Lohse verwebt diese verschiedenen Ebenen mit herrlicher Leichtigkeit, Julles Erkundungen seiner Familie, seines Körpers und seiner Gefühle gehen über in Freibadszenen, Kindergeburtstage, auf denen schon getanzt wird und Schulstunden, in denen es um Meiose und Meitose geht. Auf Plattenspielern werden Queen und Supertramp gehört. Man verabredet sich nach der Schule und ist dann da, man klingelt einfach.
Unbedingte Leseempfehlung
Geradezu gemächlich entfaltet sich das Bild dieses Sommers, der nach 176 Seiten damit zu Ende geht, dass Axel so unspektakulär verschwindet, wie er gekommen ist. Man ahnt beim Lesen, dass es hier nicht um ein Happy End geht und folgt dem Autor nur zu gern in diese elegischen, langen, heißen Tage vor fast 50 Jahren.
Das liegt nicht zuletzt daran, dass Lohses Schilderungen so präzise sind, gleichermaßen liebevoll wie gnadenlos. Die Jungen heißen Matthias, Guido und Rüdiger, die Mädchen Dorothea, Bettina und Claudia. Wenn sie auf ihren Handtüchern liegen, die ihre Mütter ihnen eingepackt haben, ist nicht zu übersehen, wie sehr sie noch mit ihren heranwachsenden Körpern und den aufkommenden Gefühlen kämpfen. Nicht nur Julle sucht, genießt und bemerkt Berührungen.

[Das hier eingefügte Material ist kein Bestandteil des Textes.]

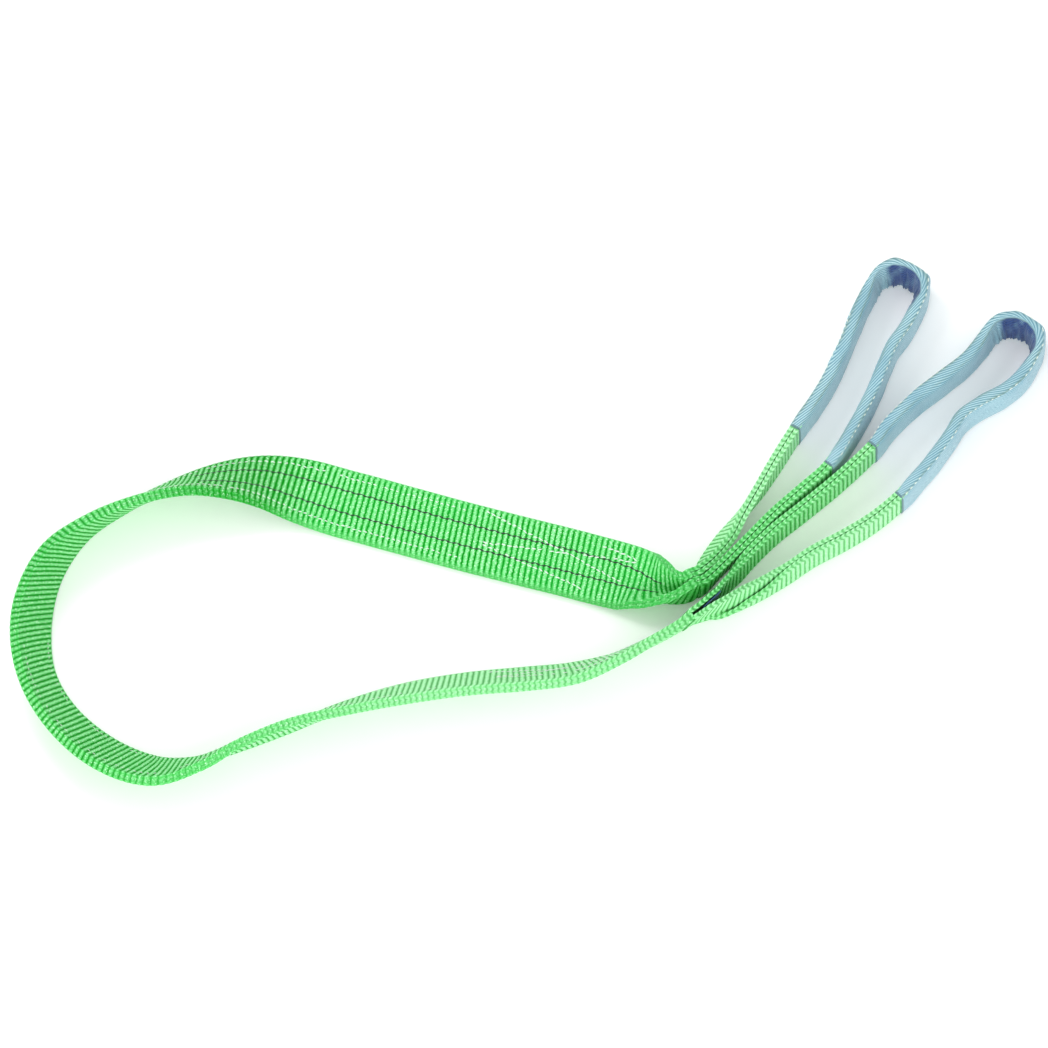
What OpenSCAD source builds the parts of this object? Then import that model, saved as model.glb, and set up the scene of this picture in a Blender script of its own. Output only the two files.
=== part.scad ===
// Flat web sling, 2 tonne class, laid out on a flat surface.
// Two plies of 60 mm web lie face to face along the body and part at each throat into a soft eye.
// +Z is up and the sling rests on z = 0. The web is bent and turned along hand-set route rows.

/* [Webbing] */
// Width of the web
web_w = 60; // [56:1:62]
// Thickness of one ply
ply_t = 4.4; // [3.6:0.1:4.4]
// Gap between neighbouring plies
ply_gap = 0.2; // [0.1:0.05:0.3]
// Width of one black tracer yarn line
tracer_w = 1.4; // [0.8:0.1:2]
// Distance between the two tracer lines
tracer_gap = 20; // [16:1:24]

/* [Eye sleeves] */
// Thickness across the sleeve, outside
sleeve_t = 13.6; // [13:0.1:14]
// Height of the sleeve, outside
sleeve_h = 34.4; // [34:0.1:36]
// Thickness of the sleeve cloth
sleeve_wall = 1.4; // [1:0.1:1.5]
// Inside radius of the bearing point of each eye
bearing_r = 15; // [14:0.5:16]
// Length of the turned hem at each sleeve mouth
hem_l = 3; // [2:0.5:4]

/* [Stitching and label] */
// Width of a row of stitches
stitch_w = 1.4; // [1:0.1:2]
// Height of a row of stitches above the face
stitch_h = 0.5; // [0.3:0.1:0.8]
// Distance of the edge seams from the middle of the web
seam_w = 22; // [18:1:24]
// Height of the label
label_h = 27; // [20:1:29]
// Thickness of the label
label_t = 0.6; // [0.4:0.1:0.8]

/* [Hidden] */

web_green = [0.16, 0.78, 0.30];
web_shade = [0.12, 0.66, 0.25];
sleeve_blue = [0.49, 0.69, 0.76];
thread_white = [0.93, 0.95, 0.92];
tracer_black = [0.05, 0.07, 0.06];
label_blue = [0.10, 0.20, 0.50];

half_w = web_w / 2;
// Middle of the ground that the sling covers, in the route's own figures
middle = [2.1, -16.4];
// Distance from the middle of the pair of plies to its outer face
pair_half = ply_t + ply_gap / 2;
// Half length of the rounded turn where the pair, or one ply, folds on itself
pair_turn = 7.3;
ply_turn = 3.6;
// Height of the web above the surface inside a sleeve
sleeve_lift = sleeve_wall + 0.3;
// Space between a face and the thread, yarn or hem laid on it
trim_gap = 0.15;
// The tracer yarns lie a little higher, and the splice stitches cross above them
tracer_t = 0.3;
yarn_gap = 0.35;
splice_gap = yarn_gap + tracer_t + 0.1;
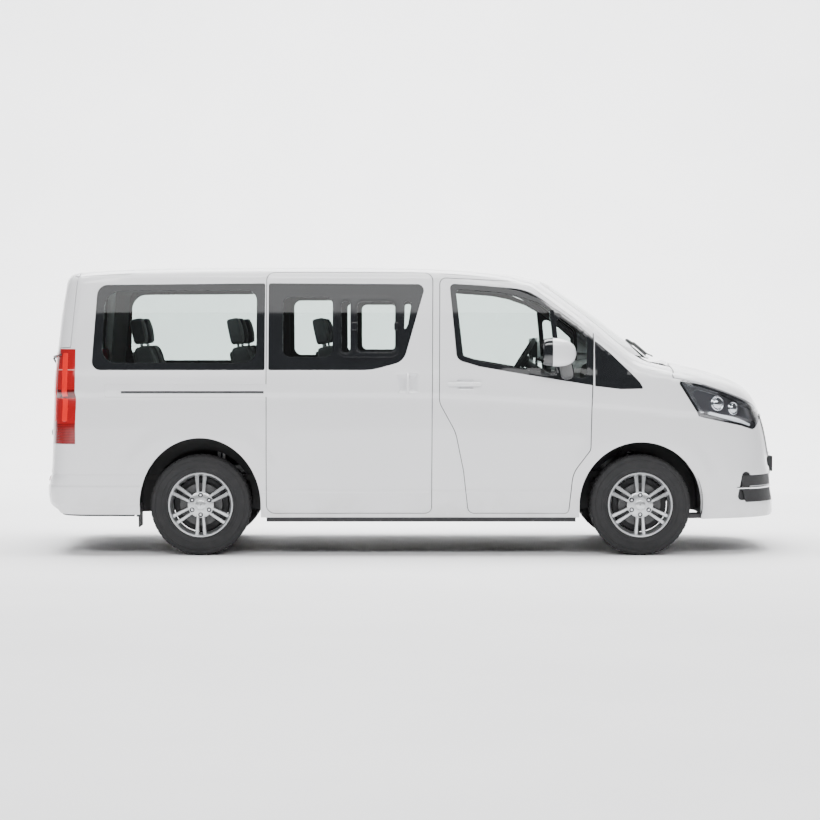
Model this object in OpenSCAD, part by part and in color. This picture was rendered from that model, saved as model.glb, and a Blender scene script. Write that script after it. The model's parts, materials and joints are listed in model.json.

Lohse ist ein Meister dieser Beschreibungen, die sich immer wieder mit Dialogen abwechseln. Ein Klassenkamerad lauert Julle auf, weil der ihn am Tag zuvor kurz vor Unterrichtsbeginn an den Fahrradständern geschnitten hat. Julle schaffte es gerade noch pünktlich in die Schule, Jörg nicht. Dafür soll es nun Kloppe geben. In der körperlichen Auseinandersetzung sind die Kräfte sehr ungleich verteilt, Julle hat keine Chance und wehrt sich erst gar nicht. Nach einer als Beleidigung gemeinten Bemerkung von Jörg, outet er sich – versehentlich und unfreiwillig und irgendwie auch nicht. „Ja, ich bin schwul, Du Zwerg!“, schreit er. Und dann noch: „Und jetzt geh runter von mir, sonst wird mein Ding hart.“
Das ist lustig und zugleich traurig, es bleibt für die Geschichte letztlich auch folgenlos, obwohl selbst Julles Vater in diesem Sommer kapiert, dass sein Sohn sich immer in Jungen oder Männer verlieben wird. Seine Mutter und seine Schwester wussten es vermutlich ohnehin schon. Aber zusammen mit Julles Überlegungen am Anfang des Romans, welche Gesten er besser unterlassen sollte, um nicht „schwul“ zu wirken, wird ganz nebenbei deutlich, welch langer Weg hinter der LGBTQ+-Bewegung liegt.
Ein Sommer ist vergangen. Die seltsame Hütte, die Axel und Julle zusammen entdeckt haben, versinkt. Axels Kaninchen lebt jetzt bei der Nachbarin. Julle ist nicht der Einzige, der schwul ist. Kaum einer ist noch die Person, die sie davor war. Ein wundervoll warmer Roman, den man nicht nur im Sommer lesen sollte.